▶ [Stated problem]: Provide nothing but the number of lines containing the string "scene".

▶ [Data block]:
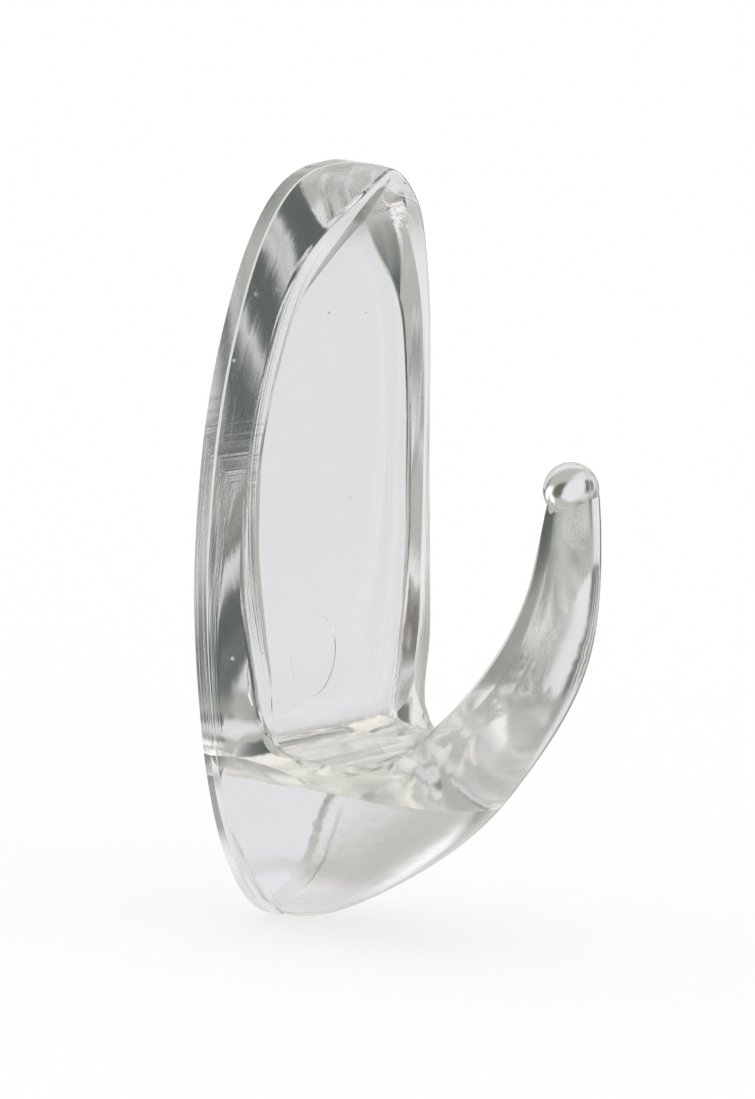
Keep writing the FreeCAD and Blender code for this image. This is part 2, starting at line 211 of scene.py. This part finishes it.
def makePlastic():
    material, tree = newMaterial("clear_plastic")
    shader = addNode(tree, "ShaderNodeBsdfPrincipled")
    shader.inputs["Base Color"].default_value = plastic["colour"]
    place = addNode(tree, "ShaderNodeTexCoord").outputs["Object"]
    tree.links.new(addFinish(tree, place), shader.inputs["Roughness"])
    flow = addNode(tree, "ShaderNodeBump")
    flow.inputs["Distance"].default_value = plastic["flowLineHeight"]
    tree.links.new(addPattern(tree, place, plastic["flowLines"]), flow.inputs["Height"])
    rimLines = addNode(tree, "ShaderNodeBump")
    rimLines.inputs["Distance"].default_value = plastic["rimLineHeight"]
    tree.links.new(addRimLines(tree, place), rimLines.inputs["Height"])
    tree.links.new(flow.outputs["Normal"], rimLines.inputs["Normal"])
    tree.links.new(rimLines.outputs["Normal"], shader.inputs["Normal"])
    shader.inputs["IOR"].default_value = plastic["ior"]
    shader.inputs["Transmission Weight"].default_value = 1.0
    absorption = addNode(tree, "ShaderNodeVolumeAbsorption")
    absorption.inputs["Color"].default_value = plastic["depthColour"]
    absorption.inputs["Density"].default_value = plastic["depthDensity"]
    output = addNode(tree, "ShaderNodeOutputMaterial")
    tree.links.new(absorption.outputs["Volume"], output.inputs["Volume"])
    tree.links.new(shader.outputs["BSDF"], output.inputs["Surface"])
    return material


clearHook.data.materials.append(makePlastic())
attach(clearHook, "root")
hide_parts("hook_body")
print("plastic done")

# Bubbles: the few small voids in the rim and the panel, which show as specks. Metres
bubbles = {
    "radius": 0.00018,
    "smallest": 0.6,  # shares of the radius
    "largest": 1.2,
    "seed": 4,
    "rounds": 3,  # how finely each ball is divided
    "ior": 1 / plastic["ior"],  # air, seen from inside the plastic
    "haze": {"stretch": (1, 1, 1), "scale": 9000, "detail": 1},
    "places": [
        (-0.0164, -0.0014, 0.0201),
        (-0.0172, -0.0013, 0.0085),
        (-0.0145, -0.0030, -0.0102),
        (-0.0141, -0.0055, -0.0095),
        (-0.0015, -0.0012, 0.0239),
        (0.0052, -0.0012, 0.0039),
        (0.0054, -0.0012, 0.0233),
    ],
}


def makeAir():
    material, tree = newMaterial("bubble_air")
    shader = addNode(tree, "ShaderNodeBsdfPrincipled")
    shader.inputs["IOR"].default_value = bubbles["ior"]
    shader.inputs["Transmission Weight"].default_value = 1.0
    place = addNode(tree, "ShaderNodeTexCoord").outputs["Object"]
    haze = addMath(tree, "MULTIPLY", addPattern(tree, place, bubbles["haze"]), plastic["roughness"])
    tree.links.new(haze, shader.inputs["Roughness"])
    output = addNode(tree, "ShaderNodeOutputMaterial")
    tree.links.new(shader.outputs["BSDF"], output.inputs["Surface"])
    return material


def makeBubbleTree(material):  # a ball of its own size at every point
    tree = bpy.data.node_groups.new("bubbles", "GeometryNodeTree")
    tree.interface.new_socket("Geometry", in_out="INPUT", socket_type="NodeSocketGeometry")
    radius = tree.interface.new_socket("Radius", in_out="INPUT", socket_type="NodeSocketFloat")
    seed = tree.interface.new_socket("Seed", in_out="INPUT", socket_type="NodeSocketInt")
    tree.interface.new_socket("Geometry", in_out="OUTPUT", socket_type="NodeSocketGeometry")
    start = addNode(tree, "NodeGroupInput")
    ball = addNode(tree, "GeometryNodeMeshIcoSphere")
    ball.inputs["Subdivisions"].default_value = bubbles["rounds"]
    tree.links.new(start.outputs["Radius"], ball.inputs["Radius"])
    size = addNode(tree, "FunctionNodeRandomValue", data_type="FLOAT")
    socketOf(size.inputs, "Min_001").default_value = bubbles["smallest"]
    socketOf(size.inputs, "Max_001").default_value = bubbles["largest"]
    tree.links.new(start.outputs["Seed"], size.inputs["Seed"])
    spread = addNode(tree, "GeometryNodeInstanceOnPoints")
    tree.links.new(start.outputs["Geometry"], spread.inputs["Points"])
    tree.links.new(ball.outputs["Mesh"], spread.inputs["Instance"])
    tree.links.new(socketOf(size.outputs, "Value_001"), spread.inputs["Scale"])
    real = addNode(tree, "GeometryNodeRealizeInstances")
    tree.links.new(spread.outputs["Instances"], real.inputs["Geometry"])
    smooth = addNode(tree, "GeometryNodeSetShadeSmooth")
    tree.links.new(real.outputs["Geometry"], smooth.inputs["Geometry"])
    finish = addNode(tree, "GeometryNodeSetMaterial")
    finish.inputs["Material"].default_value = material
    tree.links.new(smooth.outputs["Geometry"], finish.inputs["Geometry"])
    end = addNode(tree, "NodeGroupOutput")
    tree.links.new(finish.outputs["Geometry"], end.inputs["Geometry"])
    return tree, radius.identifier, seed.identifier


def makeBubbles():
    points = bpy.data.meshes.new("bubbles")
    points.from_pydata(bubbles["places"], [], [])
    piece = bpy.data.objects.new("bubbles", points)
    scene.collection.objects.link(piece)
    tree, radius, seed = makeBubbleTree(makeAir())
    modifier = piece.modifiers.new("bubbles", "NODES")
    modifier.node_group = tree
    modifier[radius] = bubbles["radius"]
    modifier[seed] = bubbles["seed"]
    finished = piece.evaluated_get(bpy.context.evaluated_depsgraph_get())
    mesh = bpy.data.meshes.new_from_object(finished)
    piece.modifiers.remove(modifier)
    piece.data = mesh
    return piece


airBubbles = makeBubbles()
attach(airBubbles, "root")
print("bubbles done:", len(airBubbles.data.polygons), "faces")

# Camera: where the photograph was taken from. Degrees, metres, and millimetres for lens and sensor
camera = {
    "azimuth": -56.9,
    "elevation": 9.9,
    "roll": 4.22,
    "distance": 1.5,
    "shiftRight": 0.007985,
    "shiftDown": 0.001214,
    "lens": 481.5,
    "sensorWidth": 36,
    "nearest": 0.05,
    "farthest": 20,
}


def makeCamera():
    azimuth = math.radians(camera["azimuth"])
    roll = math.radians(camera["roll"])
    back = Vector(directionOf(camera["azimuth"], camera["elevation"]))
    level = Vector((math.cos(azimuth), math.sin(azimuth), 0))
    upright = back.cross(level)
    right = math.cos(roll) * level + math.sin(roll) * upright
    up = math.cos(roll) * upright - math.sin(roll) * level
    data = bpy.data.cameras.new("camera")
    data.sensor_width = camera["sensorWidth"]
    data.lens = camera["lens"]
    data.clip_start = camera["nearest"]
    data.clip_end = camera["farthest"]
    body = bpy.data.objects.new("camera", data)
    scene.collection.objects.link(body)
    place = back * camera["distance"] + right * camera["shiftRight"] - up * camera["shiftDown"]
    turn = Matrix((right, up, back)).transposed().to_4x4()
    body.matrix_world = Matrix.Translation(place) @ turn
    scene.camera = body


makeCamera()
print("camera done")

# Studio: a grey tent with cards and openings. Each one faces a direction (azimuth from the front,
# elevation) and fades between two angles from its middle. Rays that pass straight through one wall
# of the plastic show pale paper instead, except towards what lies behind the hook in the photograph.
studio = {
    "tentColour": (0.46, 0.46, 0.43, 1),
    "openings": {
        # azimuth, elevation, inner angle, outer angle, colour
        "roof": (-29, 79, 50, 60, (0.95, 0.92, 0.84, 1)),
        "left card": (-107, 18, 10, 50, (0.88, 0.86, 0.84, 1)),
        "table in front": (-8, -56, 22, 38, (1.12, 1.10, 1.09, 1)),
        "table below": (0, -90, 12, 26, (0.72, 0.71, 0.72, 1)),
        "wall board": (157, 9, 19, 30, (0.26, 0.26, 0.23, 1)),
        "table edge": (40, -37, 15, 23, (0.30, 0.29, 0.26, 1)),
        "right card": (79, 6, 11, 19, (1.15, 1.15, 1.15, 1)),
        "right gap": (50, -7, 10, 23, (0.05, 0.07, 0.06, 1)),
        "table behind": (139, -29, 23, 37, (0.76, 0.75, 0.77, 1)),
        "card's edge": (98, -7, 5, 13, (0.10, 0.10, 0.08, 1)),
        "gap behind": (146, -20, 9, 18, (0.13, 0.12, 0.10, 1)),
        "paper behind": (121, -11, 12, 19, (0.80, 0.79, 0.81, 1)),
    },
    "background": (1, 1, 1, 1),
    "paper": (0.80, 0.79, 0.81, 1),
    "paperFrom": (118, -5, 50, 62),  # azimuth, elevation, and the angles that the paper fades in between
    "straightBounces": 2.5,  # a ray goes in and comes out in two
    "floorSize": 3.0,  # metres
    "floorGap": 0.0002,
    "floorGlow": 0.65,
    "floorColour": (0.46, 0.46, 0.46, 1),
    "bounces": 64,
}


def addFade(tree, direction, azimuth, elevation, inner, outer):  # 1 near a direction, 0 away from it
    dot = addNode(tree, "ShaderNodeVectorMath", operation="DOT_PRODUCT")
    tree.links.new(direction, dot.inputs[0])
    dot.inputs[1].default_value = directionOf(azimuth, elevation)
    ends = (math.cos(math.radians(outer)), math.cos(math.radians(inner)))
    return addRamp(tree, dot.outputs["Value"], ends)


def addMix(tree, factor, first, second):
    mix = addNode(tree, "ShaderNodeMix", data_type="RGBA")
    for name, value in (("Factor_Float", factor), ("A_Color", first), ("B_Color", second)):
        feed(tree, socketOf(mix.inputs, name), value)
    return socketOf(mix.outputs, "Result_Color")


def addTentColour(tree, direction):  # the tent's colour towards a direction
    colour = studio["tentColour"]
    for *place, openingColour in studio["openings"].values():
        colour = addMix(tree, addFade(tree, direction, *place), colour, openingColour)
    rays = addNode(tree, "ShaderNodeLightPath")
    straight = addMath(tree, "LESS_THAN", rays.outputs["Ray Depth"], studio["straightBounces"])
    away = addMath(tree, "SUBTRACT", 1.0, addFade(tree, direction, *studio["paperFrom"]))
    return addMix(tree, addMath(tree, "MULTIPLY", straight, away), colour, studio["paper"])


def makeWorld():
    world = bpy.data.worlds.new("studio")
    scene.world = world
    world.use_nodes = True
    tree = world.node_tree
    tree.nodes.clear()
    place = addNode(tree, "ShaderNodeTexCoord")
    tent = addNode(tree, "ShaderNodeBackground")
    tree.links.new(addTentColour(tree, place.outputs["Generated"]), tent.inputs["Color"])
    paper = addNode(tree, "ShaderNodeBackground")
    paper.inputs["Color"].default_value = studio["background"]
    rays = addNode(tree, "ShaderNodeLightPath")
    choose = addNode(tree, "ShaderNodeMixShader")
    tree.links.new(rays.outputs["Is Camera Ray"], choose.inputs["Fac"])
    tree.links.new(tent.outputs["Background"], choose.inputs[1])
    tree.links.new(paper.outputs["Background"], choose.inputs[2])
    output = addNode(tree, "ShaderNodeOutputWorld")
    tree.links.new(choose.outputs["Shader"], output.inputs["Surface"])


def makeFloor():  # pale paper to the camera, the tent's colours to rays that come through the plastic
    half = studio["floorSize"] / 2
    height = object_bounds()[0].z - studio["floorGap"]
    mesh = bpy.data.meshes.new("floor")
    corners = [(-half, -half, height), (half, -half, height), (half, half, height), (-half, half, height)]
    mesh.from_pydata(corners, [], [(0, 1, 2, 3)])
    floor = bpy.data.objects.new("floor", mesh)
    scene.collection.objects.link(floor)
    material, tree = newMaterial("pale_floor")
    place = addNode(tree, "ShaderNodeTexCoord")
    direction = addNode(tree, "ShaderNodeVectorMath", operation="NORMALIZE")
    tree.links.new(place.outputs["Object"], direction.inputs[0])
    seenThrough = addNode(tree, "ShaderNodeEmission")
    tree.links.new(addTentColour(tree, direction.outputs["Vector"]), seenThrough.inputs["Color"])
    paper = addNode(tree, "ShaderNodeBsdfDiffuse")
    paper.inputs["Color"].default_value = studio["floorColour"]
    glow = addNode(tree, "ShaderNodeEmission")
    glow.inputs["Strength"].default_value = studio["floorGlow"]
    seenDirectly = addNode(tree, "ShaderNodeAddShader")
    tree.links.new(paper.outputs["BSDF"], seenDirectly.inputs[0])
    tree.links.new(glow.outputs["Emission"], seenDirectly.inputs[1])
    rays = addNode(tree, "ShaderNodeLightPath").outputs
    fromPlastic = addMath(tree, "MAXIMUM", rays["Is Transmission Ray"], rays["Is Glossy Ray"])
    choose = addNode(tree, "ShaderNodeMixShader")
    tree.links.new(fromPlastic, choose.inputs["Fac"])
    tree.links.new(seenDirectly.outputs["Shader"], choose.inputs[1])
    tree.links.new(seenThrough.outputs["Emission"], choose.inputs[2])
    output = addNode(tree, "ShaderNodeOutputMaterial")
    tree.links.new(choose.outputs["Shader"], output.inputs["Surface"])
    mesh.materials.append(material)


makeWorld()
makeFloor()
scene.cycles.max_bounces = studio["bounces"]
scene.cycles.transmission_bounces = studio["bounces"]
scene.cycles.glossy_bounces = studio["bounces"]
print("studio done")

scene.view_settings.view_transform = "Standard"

▶ [The answer]: 10